The film is at it’s best during these moments, a simple interaction at a marketplace causing Paul to have a panic attack. Or a prankster setting off firecrackers meaning all four of them dive to the floor. It’s clear that despite the passage of time, they’ve never really forgotten. Paul’s support of Trump is implied to be a direct cause of the war, having spent so long being told people who look different are the enemy. This distrust extends to Vinh, the Vietnamese guide taking them to the jungle, whose family thought for the Viet-Cong. Like BlacKkKlansmen it makes use of real-world footage, here flashing footage of the horrors and figures of the Vietnam war. While these are quite jarring and distract from the film, they are incredibly effective. It’s one thing to hear about something but another to actually see it.
Unfortunately, the film does start to lose steam around the hour mark as it switches gears.
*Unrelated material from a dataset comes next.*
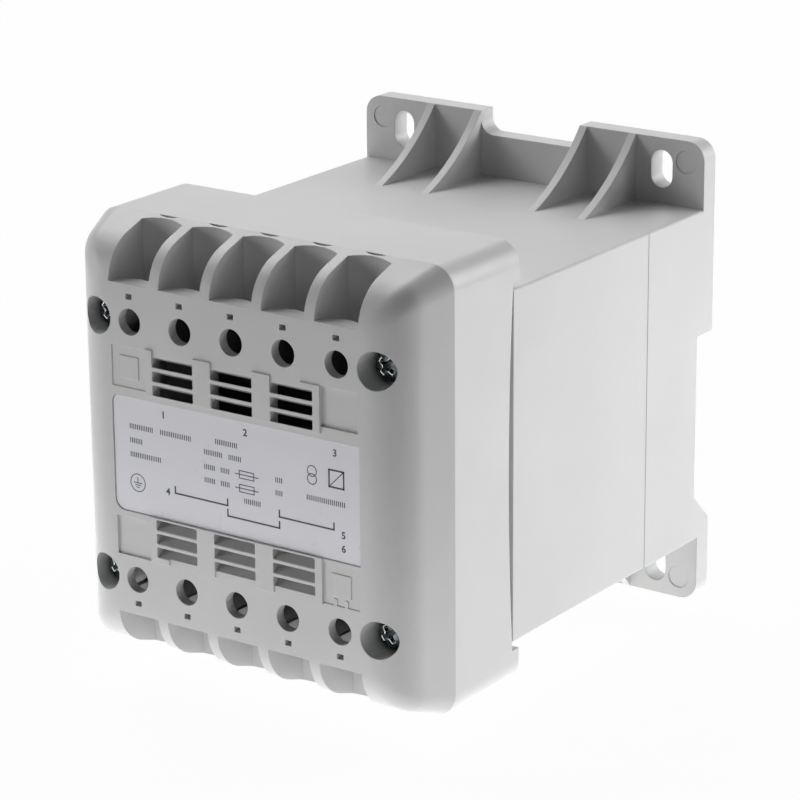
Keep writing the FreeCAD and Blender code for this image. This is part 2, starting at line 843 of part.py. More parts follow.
def contact_bar(x):
    """A contact bar: upright plate with the screw's thread, and a tail to the rear."""
    low = tail_top - bar_tail_thickness
    y0 = front + bar_front
    plate = box(x - bar_half_x, x + bar_half_x, y0, y0 + bar_thickness, low, row_z + block_above_row - 0.3)
    tail = box(x - bar_tail_half_x, x + bar_tail_half_x, y0, tail_end, low, tail_top)
    hole_radius = terminal_screw_radius + thread_clearance
    return fuse([plate, tail]).cut(rod(x, row_z, hole_radius, y0 - 1, y0 + bar_thickness + 1))


def terminal_screw(x):
    seat = front + terminal_head_depth + terminal_head_height
    head = pan_head(x, row_z, terminal_head_radius, terminal_head_height, seat)
    shank = rod(x, row_z, terminal_screw_radius, seat - 0.5, seat + terminal_screw_length)
    half = terminal_slot_width / 2
    top = seat - terminal_head_height
    slot = box(x - terminal_head_radius, x + terminal_head_radius, top - 1, top + terminal_slot_depth,
               row_z - half, row_z + half)
    return fuse([head, shank]).cut(slot)


def clamp_washer(x):
    """A square saddle washer under a terminal screw's head, its wings turned towards the contact bar."""
    y0 = front + terminal_head_depth + terminal_head_height + saddle_gap
    y1 = y0 + saddle_thickness
    plate = box(x - saddle_half, x + saddle_half, y0, y1, row_z - saddle_half, row_z + saddle_half)
    wings = []
    for side in SIDES:
        outer = x + side * saddle_half
        inner = outer - side * saddle_wing_thickness
        wings.append(box(min(outer, inner), max(outer, inner), y1 - 0.2, y1 + saddle_wing,
                         row_z - saddle_half, row_z + saddle_half))
    return fuse([plate] + wings).cut(rod(x, row_z, saddle_hole_radius, y0 - 1, y1 + 1))


def lead(points, bend_radius):
    """A round lead along straight runs with tangent arcs between them."""
    edges = []
    start = points[0]
    for i in range(1, len(points) - 1):
        before = (points[i - 1] - points[i]).normalize()
        after = (points[i + 1] - points[i]).normalize()
        half_turn = (math.pi - before.getAngle(after)) / 2
        cut_back = bend_radius * math.tan(half_turn)
        arc_start = points[i] + before * cut_back
        arc_end = points[i] + after * cut_back
        middle = (before + after).normalize()
        centre = points[i] + middle * (bend_radius / math.cos(half_turn))
        edges.append(Part.LineSegment(start, arc_start).toShape())
        edges.append(Part.Arc(arc_start, centre - middle * bend_radius, arc_end).toShape())
        start = arc_end
    edges.append(Part.LineSegment(start, points[-1]).toShape())
    path = Part.Wire(edges)
    ahead = (points[1] - points[0]).normalize()
    loop = Part.Wire(Part.makeCircle(lead_radius, points[0], ahead))
    return path.makePipeShell([loop], True, False)


def pole_lead(x):
    """A lead from the top of an upper contact bar's tail, over a low hump, to the front of a pin."""
    z = tail_top + lead_radius
    y3 = pin_y - pin_radius - lead_pin_gap
    y2 = y3 - lead_end_run
    return lead([
        V(x, tail_end - lead_overlap, z),
        V(x, tail_end, z),
        V(x, (tail_end + y2) / 2, z + lead_hump),
        V(x, y2, z),
        V(x, y3, z),
    ], lead_bend_radius)


def make_earth_lug():
    """A ring lug under the lower right pillar, with a barrel that points to the front."""
    y0 = core_front - washer_thickness
    tongue = box(lug_barrel_x - lug_tongue_half, fixing_x - washer_radius + 1, y0, core_front,
                 -fixing_z - lug_tongue_half, -fixing_z + lug_tongue_half)
    barrel = rod(lug_barrel_x, -fixing_z, lug_barrel_radius, y0 - lug_barrel_length, core_front)
    bore = rod(lug_barrel_x, -fixing_z, lug_barrel_bore, y0 - lug_barrel_length - 1, y0)
    return fuse([ring(fixing_x, -fixing_z), tongue, barrel]).cut(bore)


def make_earth_lead():
    """From the tail of the last lower contact bar to the earth lug's barrel."""
    z = -tail_top - lead_radius
    x = pole_x[-1]
    barrel_y = core_front - washer_thickness
    mouth = barrel_y - lug_barrel_length
    return lead([
        V(x, tail_end - lead_overlap, z),
        V(x, tail_end + 1, z),
        V(lug_barrel_x, mouth - 1, -fixing_z),
        V(lug_barrel_x, barrel_y - 1, -fixing_z),
    ], lead_bend_radius)


def make_rail_latch():
    wide = latch_half_x + latch_tongue_reach
    shoulder = channel_low - latch_side_clearance
    solids = [
        box(-latch_half_x, latch_half_x, latch_front, latch_rear, latch_end, latch_top),
        box(-wide, wide, latch_front, latch_front + latch_tongue_thickness, latch_end, shoulder),
        box(-latch_half_x, latch_half_x, behind_rail, latch_rear, channel_low - latch_deep_length, latch_top),
    ]
    window = box(-latch_window_half, latch_window_half, behind_rail, 1, window_low, window_top)
    eye_z = (latch_end + window_low - latch_eye_height) / 2
    eye = box(-latch_eye_half_x, latch_eye_half_x, behind_rail, 1, eye_z, eye_z + latch_eye_height)
    bevel = prism([
        V(-wide, latch_rear - latch_bevel_depth, latch_top),
        V(-wide, latch_rear, latch_top - latch_nose_reach),
        V(-wide, latch_rear, latch_top),
    ], V(2 * wide, 0, 0))
    return fuse(solids).cut(Part.makeCompound([window, eye, bevel]))


def make_latch_spring():
    """A coil spring between the peg and the upper end of the latch's window."""
    height = window_top - peg_top - 2 * (spring_end_gap + spring_wire_radius)
    helix = Part.makeLongHelix(height / spring_turns, height, spring_radius)
    start = helix.Vertexes[0].Point
    loop = Part.Wire(Part.makeCircle(spring_wire_radius, start, V(0, 1, 0)))
    spring = Part.Wire(helix).makePipeShell([loop], True, True)
    middle_y = (groove_floor + latch_rear) / 2
    return spring.translated(V(0, middle_y, peg_top + spring_end_gap + spring_wire_radius))


def pole_group(make):
    return Part.makeCompound([make(x) for x in pole_x])


def main():
    block = make_terminal_block()
    screws = pole_group(terminal_screw)
    saddles = pole_group(clamp_washer)
    bars = pole_group(contact_bar)
    leads = [pole_lead(x) for x in pole_x]
    label_rear = front + label_recess_depth
    parts = {
        "casing": make_casing(),
        "front_cover": make_front_cover(),
        "rating_label": label_plate(0, label_rear - label_thickness, label_rear),
        "cover_screws": make_cover_screws(),
        "pillar_bolts": make_pillar_bolts(),
        "pillar_washers": make_pillar_washers(),
        "e_laminations": make_e_laminations(),
        "i_laminations": make_i_laminations(),
        "coil_bobbin": make_coil_bobbin(),
        "primary_winding": layer(primary_start, primary_build),
        "winding_insulation": layer(insulation_start, insulation_build),
        "secondary_winding": layer(secondary_start, secondary_build),
        "coil_tape": layer(tape_start, tape_build),
        "winding_pins": make_winding_pins(),
        "upper_terminal_block": block,
        "lower_terminal_block": below(block),
        "upper_terminal_screws": screws,
        "lower_terminal_screws": below(screws),
        "upper_clamp_washers": saddles,
        "lower_clamp_washers": below(saddles),
        "upper_contact_bars": bars,
        "lower_contact_bars": below(bars),
        "upper_leads": Part.makeCompound(leads),
        "lower_leads": Part.makeCompound([below(part) for part in leads[:-1]]),
        "earth_lug": make_earth_lug(),
        "earth_lead": make_earth_lead(),
        "rail_latch": make_rail_latch(),
        "latch_spring": make_latch_spring(),
    }
    os.makedirs("parts", exist_ok=True)
    for name, shape in parts.items():
        shape.exportStep("parts/" + name + ".step")
        print(name, len(shape.Solids), "solids", round(shape.Volume, 1), "mm3", "valid", shape.isValid())


main()
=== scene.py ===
"""Looks of the boxed transformer: shells, label print, screws, coil and core, floor, light and camera."""
import json
import math

import bmesh
import bpy
from mathutils import Matrix, Quaternion, Vector

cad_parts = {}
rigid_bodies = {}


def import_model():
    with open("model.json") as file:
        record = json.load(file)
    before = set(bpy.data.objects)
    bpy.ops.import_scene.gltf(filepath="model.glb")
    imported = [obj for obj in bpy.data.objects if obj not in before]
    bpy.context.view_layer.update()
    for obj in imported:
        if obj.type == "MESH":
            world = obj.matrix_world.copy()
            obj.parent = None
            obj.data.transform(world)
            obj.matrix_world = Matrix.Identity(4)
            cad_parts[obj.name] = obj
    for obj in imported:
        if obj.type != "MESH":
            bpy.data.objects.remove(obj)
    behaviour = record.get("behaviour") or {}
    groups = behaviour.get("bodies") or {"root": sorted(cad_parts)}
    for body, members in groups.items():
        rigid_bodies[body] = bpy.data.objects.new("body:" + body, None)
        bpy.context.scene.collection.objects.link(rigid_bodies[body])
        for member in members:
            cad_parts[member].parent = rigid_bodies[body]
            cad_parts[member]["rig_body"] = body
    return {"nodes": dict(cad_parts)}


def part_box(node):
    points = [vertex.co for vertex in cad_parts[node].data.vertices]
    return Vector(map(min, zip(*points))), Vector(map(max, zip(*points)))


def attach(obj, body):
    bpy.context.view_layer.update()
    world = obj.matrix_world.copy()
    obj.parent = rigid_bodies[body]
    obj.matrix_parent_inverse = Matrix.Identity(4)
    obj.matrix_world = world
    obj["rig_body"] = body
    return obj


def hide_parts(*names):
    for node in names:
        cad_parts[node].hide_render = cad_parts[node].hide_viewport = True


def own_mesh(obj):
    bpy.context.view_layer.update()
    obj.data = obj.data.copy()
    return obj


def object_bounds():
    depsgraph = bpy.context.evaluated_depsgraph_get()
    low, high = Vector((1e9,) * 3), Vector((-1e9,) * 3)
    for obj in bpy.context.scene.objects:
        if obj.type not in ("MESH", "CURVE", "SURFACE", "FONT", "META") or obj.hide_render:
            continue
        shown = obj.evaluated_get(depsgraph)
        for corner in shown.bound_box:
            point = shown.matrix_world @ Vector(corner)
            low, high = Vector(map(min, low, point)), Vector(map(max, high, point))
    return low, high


MM = 0.001
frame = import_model()
cad_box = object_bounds()
nodes = frame["nodes"]
HOLDER = "transformer"

# Camera
camera_place = Vector((0.3803, -0.5907, 0.2131))
camera_target = Vector((0.0004, -0.0535, 0.0006))
camera_roll = math.radians(-0.46)
camera_lens = 152.2
camera_sensor = 36
camera_reach = 20

# Stage. The floor lies just below the opened latch.
floor_level = cad_box[0][2] - 4 * MM
floor_half = 3.0
floor_colour = (0.86, 0.86, 0.86)
backdrop_white = 0.965

# Soft boxes aim at the middle of the part: name, place, size and power
middle = (0, -0.054, 0)
large_box = (0.8, 0.7)
soft_boxes = (
    ("top_rear_box", (-0.6, 0.8, 0.9), large_box, 3.2),
    ("top_left_box", (-0.7, 0.1, 1.0), large_box, 7.2),
    ("top_right_box", (0.75, 0.45, 0.85), large_box, 2.0),
    ("right_rear_box", (0.8, 0.9, 0.35), large_box, 9.6),
    ("left_box", (-0.93, -0.79, 0.22), (0.5, 0.5), 3.55),
)

# Glows stand for light from the table. They lie just above the floor and aim at a point overhead: name, x, y,
# size and power
glow_rise = 1 * MM
glow_aim = 1.0
glows = (
    ("near_glow", 0.0, -0.05, (0.3, 0.3), 0.25),
    ("left_glow", -0.3, -0.1, (0.3, 0.4), 0.12),
    ("right_glow", 0.25, 0.15, (0.25, 0.25), 0.46),
)

# Shells. Points of a mesh that are nearer to each other than the weld's reach become one.
edge_round = 0.22 * MM
edge_samples = 4
crease_angle = math.radians(17)
weld_reach = 0.001 * MM
shell_nodes = (
    "casing", "front_cover", "upper_terminal_block", "lower_terminal_block", "coil_bobbin", "rail_latch",
)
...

Having found the gold, the veterans have to survive long enough to keep it. Becoming more of an Indiana Jones-style adventure film than, the Vietnam character study it was before. The film doesn’t totally abandon the themes, with Delroy Lindo delivering some exceptional monologues to the camera as Paul wanders the jungle alone, unable to trust anyone. While the action scenes are well done, they grow stale towards the end and are far less interesting than the psychological battles being fought. The film is also a touch too long, coming in at two and a half hours.
An effective and important tale that tackles it’s themes head on. Although things become unfocused in the later half, it is still a worthy watch, with a powerful perfomance from Delroy Lindo and some execellent uses of Marvin Gaye. It’s a shame the second act doesn’t hit as hard as it should, but it sticks the landing.